As for your suggestion, my issue isn't about having multiple bundles vs. a single bundle, it's about referencing jars outside of the bundle.  My use case is that we have our runtime jars that are shared by multiple components of our product, with one of those components being our Eclipse tooling.  So, we can't move those jars into our bundles.  We could make copies of the jars in our bundles, but having multiple copies of the jars floating around isn't ideal.

I know that I can use the "external" keyword for Bundle-Classpath entries in the manifest.mf file.  But in Bug 342114, you made a comment "We do not
support adding classpath entries that are outside of the content of our bundle."  You also made a comment about it breaking modularity and strongly advise against using "external" in Bug 109743.  So, am I at the "last resort" point and use "external" or is there something else I can try?
Comment 3 Thomas Watson CLA 2011-06-16 14:45:55 EDT
(In reply to comment #2)
> So, am I at the "last resort"
> point and use "external" or is there something else I can try?

Sorry, it seems you are at the last resort option.  If you cannot move the jar into a bundle at all then this is the only option I can think of at the moment.
Comment 4 Paul Webster CLA 2011-06-17 07:56:09 EDT
(In reply to comment #2)
> As for your suggestion, my issue isn't about having multiple bundles vs. a
> single bundle, it's about referencing jars outside of the bundle.  My use case
> is that we have our runtime jars that are shared by multiple components of our
> product, with one of those components being our Eclipse tooling.  So, we can't
> move those jars into our bundles.  We could make copies of the jars in our
> bundles, but having multiple copies of the jars floating around isn't ideal.

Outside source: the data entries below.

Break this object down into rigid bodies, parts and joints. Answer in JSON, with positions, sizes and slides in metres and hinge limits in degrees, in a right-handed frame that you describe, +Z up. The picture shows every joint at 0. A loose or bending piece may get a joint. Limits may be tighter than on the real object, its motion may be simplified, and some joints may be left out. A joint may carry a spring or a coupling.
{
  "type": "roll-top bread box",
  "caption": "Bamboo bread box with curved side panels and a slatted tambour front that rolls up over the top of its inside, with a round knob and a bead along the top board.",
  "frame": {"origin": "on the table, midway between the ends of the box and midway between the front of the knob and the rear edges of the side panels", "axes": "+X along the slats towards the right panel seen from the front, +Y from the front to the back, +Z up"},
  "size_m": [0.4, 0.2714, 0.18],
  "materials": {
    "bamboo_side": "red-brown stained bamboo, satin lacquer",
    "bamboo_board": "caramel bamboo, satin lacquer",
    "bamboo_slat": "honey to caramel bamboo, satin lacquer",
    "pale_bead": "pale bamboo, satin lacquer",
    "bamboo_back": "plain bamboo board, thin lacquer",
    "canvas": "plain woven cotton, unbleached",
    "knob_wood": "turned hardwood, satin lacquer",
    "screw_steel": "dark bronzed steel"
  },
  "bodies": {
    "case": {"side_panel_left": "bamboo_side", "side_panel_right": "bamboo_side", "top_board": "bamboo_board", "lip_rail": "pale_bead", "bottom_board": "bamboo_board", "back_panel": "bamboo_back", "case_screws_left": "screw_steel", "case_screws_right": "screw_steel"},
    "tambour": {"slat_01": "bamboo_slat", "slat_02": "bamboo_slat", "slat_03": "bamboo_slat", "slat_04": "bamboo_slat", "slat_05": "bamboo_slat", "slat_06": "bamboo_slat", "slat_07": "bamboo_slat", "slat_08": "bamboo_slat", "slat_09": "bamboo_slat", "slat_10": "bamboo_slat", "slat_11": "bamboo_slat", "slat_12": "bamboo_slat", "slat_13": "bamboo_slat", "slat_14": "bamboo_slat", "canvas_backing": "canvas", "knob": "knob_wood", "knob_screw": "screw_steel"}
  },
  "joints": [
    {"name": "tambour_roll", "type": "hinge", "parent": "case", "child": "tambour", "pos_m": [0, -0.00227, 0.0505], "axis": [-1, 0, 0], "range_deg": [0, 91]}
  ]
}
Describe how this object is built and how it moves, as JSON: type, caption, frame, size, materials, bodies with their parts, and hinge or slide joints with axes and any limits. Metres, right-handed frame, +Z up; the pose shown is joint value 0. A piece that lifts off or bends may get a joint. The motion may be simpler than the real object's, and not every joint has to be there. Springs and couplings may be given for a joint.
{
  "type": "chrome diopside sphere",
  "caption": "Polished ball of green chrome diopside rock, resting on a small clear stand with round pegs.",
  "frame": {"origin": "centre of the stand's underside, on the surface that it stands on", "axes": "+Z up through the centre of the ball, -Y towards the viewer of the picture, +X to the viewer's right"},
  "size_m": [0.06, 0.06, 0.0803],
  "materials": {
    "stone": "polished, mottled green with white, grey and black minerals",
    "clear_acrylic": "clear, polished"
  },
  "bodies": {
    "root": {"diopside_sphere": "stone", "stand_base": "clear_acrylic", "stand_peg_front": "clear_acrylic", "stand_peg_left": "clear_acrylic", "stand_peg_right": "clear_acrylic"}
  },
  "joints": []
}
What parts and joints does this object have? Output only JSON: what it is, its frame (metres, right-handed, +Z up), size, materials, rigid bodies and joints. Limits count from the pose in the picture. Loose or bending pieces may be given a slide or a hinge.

Another suggestion (you might not be able to take advantage of it) is to provide OSGi manifests for all of the other jars in your product.  As far as the rest of your product is concerned, they'll just be jars with extra headers in the MANIFEST.MF.

But when installed into OSGi/eclipse, they'll be full participants without needing hacks.  This only works if providing manifests doesn't cause inter-jar classpath issues in the jars themselves.